Yes, it's unfortunate that a pitch is boiled down to the basic elements, but people ARE busy -- and, frankly, if your book doesn't have a strong hook these days, you're probably going to have to work very hard to get anyone to read it.

Every book has a basic spine and that's what you need to pitch. Those you're pitching to know that the writing will make all the difference, but if you can't boil the work down to that basic spine, then perhaps you're doing something wrong.

Anonymous said...

This is an interesting dilemma. How do you boil "Short Cuts" down to two sentences? I guess it can be done - but it takes some authorship... (if there isn't such a word as "authorship", I just invented it!)

Then again, I do sympathize with swamped agents. I don't know how to get an agent covering the English-speaking market, but maybe this post, and the advice from Sara and Kevin, might encourage me to have a go.

Kevin Guilfoile said...

There is another practical reason for creating the simplest, most concise sales pitch possible.
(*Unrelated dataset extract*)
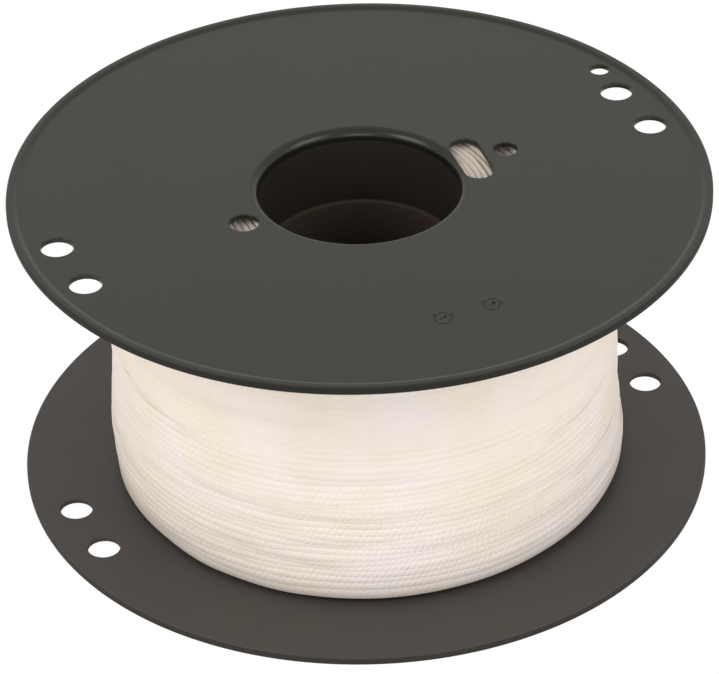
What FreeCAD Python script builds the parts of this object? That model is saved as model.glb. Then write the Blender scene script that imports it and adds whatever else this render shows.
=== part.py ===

Your book will be be pitched multiple times in its life and except for the first one you won't be in the room when it happens. You pitch the book to your agent. Your agent pitches the book to an editor. Your editor pitches the book to the marketing department. The marketing department pitches it to booksellers. Booksellers pitch it to readers. And so does the flap of the jacket which, incidentally, is only going to be about three sentences long.

If the message isn't simple it's going to be a mess by the time it gets to the reader.

Jon The Crime Spree Guy said...

http://www.anotherealm.com/prededitors/peba.htm

Sara, Great link!!!!

We get so many people contacting us presenting themselves as authors and I spend hours googling them. This will save me a lot of time!

Jon

JA Konrath said...

Excellent advice.

Barbara D'Amato said...

Have an elevator pitch ready too. Very short. Hugh Holton had written five unpublished novels when he attended a Bouchercon. The last day, he was riding down in an elevator with an editor who had seen him on the cop panel. The editor asked whether Hugh also wrote fiction. The rest is history.